More effective peacebuilding interventions are primarily dependent on political commitment and the dedication of adequate financial and human resources beyond the limits of budget or electoral cycles.

Recommendations

  • Canada can play a more active and visible role in the peaceful resolution and transformation of conflicts by focusing more closely on a limited number of specific conflicts and demonstrating the political will and committing the necessary resources to sustain engagement.
  • Official diplomacy aimed at conflict prevention, the resolution of existing conflicts or post-conflict efforts to guard against the recurrence of violence can be substantially strengthened through the development of long-term, collaborative strategies with non-governmental actors.

4. Post-Conflict Reconstruction, Rehabilitation and Reintegration

Afghanistan, Sierra Leone, Timor, Bosnia, Cambodia, Guatemala and other war-torn societies have demonstrated that while there are many common elements of transitions from war to peace, there are no pat formulas for managing those transitions and no firm guarantees of ultimate success.

Emergency relief operations, demobilization, disarmament and reintegration activities, resettlement of refugees and internally displaced people, rebuilding police and militaries, rehabilitation of public administrations, support for democratic processes and a host of other activities can be part of the post-conflict environment.

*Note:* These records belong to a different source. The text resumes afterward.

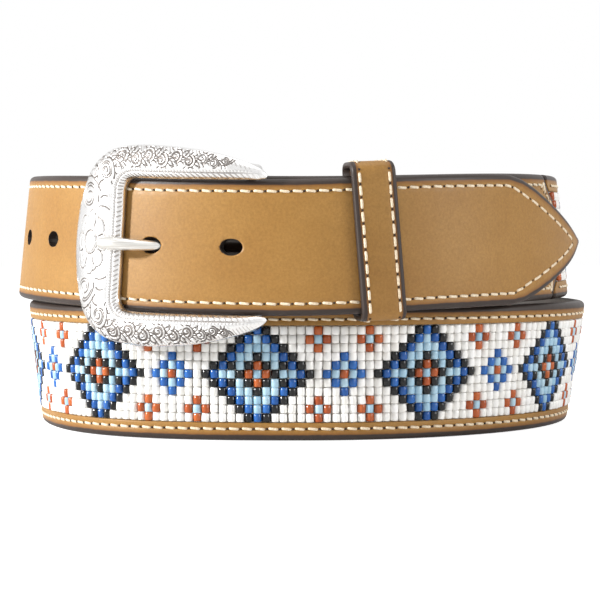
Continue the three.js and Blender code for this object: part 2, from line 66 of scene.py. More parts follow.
# Distances along the strap from the front middle of the billet
BILLET_TIP, TIP_TAPER = -119.0, 50.0
BAR_ON_BILLET = 13.8
FIRST_HOLE, HOLE_PITCH, HOLE_COUNT, PIN_HOLE = 19.4, 22.8, 5, 1
HOLE_LENGTH, HOLE_WIDTH = 6.6, 4.7
PIN_HOLE_LENGTH, PIN_HOLE_PULL, PIN_HOLE_TRAVEL = 7.0, 1.9, 4.4
BILLET_END = 172.0
TAB_LENGTH, TURNED_LENGTH, LINING_SHORT = 128.0, 86.0, 8.0
BAR_RADIUS = 2.0
FOLD_RADIUS = BAR_RADIUS + GAP + TAN
TIP_SHARE = [0, 0.03, 0.1, 0.26, 0.54, 0.74, 0.88, 1]
TIP_HALF = [0.047, 0.1, 0.175, 0.34, 0.62, 0.825, 0.945, 1]
BRACKET_X = [0, 3, 6.5, 9.5, 12, 15, 18, 20]
BRACKET_HALF = [0.9, 2.4, 5, 8.6, 12.4, 14.2, 17, HALF_BELT]

# Leather finish
PAINTED_EDGE = 1.75
EDGE_ROUND = 1.6
STITCH_INSET = 3.4
STITCH_PITCH = 3.75
STITCH_LENGTH = 3.2
THREAD_RADIUS = 0.38

# Beads
BEAD_PITCH = 2.5
BEAD_RADIUS = 1.24
BEAD_LENGTH = 2.44
BEAD_ROWS = 11
FIGURE_PERIOD = 20

# The row's origin is the bottom middle of the box: the floor face mount lies on both.
floor_mount = np.array(frame["record"]["mounts"][0]["pos_m"]) / MM
SHIFT = floor_mount - np.array([0.0, -(LOWER_DEPTH - TAN - GAP - 0.55), 0.0])


# The strap's path

def smooth(t):
    t = np.clip(t, 0.0, 1.0)
    return t * t * (3 - 2 * t)


def lean(turn):
    side = np.maximum(0, (np.sin(np.radians(turn)) ** 2 - 0.05) / 0.95)
    most = np.full_like(side, UPPER_LEAN)
    most[(turn >= 180) & (turn < 360)] = LOWER_RIGHT_LEAN
    most[(turn >= 360) & (turn < 540)] = LOWER_LEFT_LEAN
    return np.radians(most * side)


def height_at(turn):
    cosine = np.cos(np.radians(turn))
    rest = HALF_BELT * np.cos(lean(turn)) - CHAMFER * np.sin(lean(turn))
    down = UPPER_SIDE + (rest - UPPER_SIDE) * smooth((turn - DESCENT_START) / SLOPE_TURNS)
    up = rest + (UPPER_SIDE - rest) * smooth((turn - CLIMB_START) / SLOPE_TURNS)
    wave = BILLET_RISE * smooth((5 - turn) / 35) - BILLET_DIP * smooth((45 - turn) / 20)
    droop = TIP_DROOP * smooth((-turn - 38) / 36)
    front = UPPER_SIDE - BILLET_DROP * cosine ** 2 + wave - droop
    tab = UPPER_SIDE - TAB_DROP * cosine ** 4
    return np.select([turn < 90, turn < 270, turn < 630], [front, down, up], tab)


def half_width_at(turn):
    right = OUTER_TURN + (LOWER_RIGHT - OUTER_TURN) * smooth((turn - 90) / 180)
    left = LOWER_RIGHT + (LOWER_LEFT - LOWER_RIGHT) * smooth((turn - 270) / 180)
    back = LOWER_LEFT + (TAB_TURN - LOWER_LEFT) * smooth((turn - 450) / 60)
    return np.select([turn < 90, turn < 270, turn < 450], [OUTER_TURN, right, left], back)


def path_points(turn):
    lift = TIP_LIFT * smooth((-turn - 45) / 35)
    half_width = half_width_at(turn) + lift
    stages = [turn < 90, turn < 270, turn < 450, turn < 630]
    flat = np.ones_like(turn)
    depths = [BILLET_DEPTH + lift, OUTER_BACK * flat, LOWER_DEPTH * flat, INNER_BACK * flat]
    half_depth = np.select(stages, depths, TAB_DEPTH)
    angle = np.radians(turn)
    bulge = LOWER_LEFT_FULLNESS * np.sin(2 * angle) ** 2 * (1 + 0.5 * np.cos(2 * angle))
    full = np.where((turn > 360) & (turn < 450), 1 + bulge, 1)
    return np.stack([-half_width * full * np.sin(angle), -half_depth * full * np.cos(angle), height_at(turn)], axis=-1)


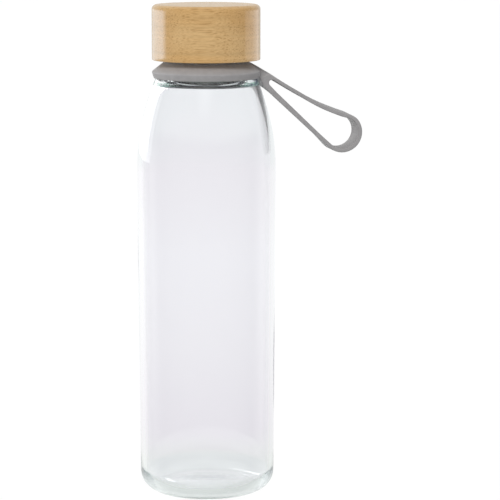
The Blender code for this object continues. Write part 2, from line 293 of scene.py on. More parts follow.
def seat_outline(offset, steps):
    """The collar's seat on the glass, from the shoulder up to the neck, moved out by offset."""
    start = shoulder_arc(offset, 1)[-1]
    heading = shoulder_angle(SEAT_START_Z) + math.pi / 2
    points = [start]
    points += walk_arc(start, heading, SEAT_CONVEX_RADIUS + offset,
                       SEAT_TOP_HEADING - heading, steps)
    round_radius = SEAT_CONCAVE_RADIUS - offset
    round_width = round_radius * (1 - math.sin(SEAT_TOP_HEADING))
    length = ((points[-1][0] - (NECK_RADIUS + offset) - round_width)
              / -math.cos(SEAT_TOP_HEADING))
    end = (points[-1][0] + length * math.cos(SEAT_TOP_HEADING),
           points[-1][1] + length * math.sin(SEAT_TOP_HEADING))
    points += line(points[-1], end, 2)
    points += walk_arc(end, SEAT_TOP_HEADING, round_radius, math.pi / 2 - SEAT_TOP_HEADING, steps)
    return points


def tangent_arc_centre(first, first_radius, second, second_radius, radius):
    """Centre of an arc that touches two circles from outside, on the side of +Z."""
    from_first = radius + first_radius
    from_second = radius + second_radius
    dx, dz = second[0] - first[0], second[1] - first[1]
    span = math.hypot(dx, dz)
    along = (from_first ** 2 - from_second ** 2 + span ** 2) / (2 * span)
    across = math.sqrt(from_first ** 2 - along ** 2)
    return (first[0] + (along * dx - across * dz) / span,
            first[1] + (along * dz + across * dx) / span)


def teardrop_outline(root, root_radius, tip, tip_radius, sag_radius, steps):
    """A closed outline round two circles: a sagging edge above them and a straight one below.

    steps is the number of points on the root, the sagging edge, the tip and the straight edge.
    """
    sag = tangent_arc_centre(root, root_radius, tip, tip_radius, sag_radius)
    root_top = math.atan2(sag[1] - root[1], sag[0] - root[0])
    tip_top = math.atan2(sag[1] - tip[1], sag[0] - tip[0])
    dx, dz = tip[0] - root[0], tip[1] - root[1]
    lean = math.asin((tip_radius - root_radius) / math.hypot(dx, dz))
    below = math.atan2(dz, dx) - math.pi / 2 - lean

    points = arc(root, root_radius, TURN + below, root_top, steps[0])
    points += arc(sag, sag_radius, root_top - math.pi, tip_top - math.pi, steps[1])[1:]
    points += arc(tip, tip_radius, tip_top, below, steps[2])[1:]
    points += line(points[-1], points[0], steps[3])[:-1]
    return points


# ---------------------------------------------------------------- meshes


def new_object(name, vertices, faces):
    mesh = bpy.data.meshes.new(name)
    mesh.from_pydata([tuple(v) for v in vertices], [], faces)
    mesh.validate()
    mesh.shade_smooth()
    obj = bpy.data.objects.new(name, mesh)
    bpy.context.scene.collection.objects.link(obj)
    return obj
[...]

It has long been recognized that post-conflict peacebuilding is a long, costly and complex process with no certain outcomes. Societies emerging from widespread violence most often are struggling to reach adequate levels of meeting human needs. But sustained peace is also dependent on political leadership, credible and responsive structures of government, and mechanisms and processes for the peaceful resolution of political, economic and social conflicts within a society and between states – institutional and attitudinal elements that can take generations to develop.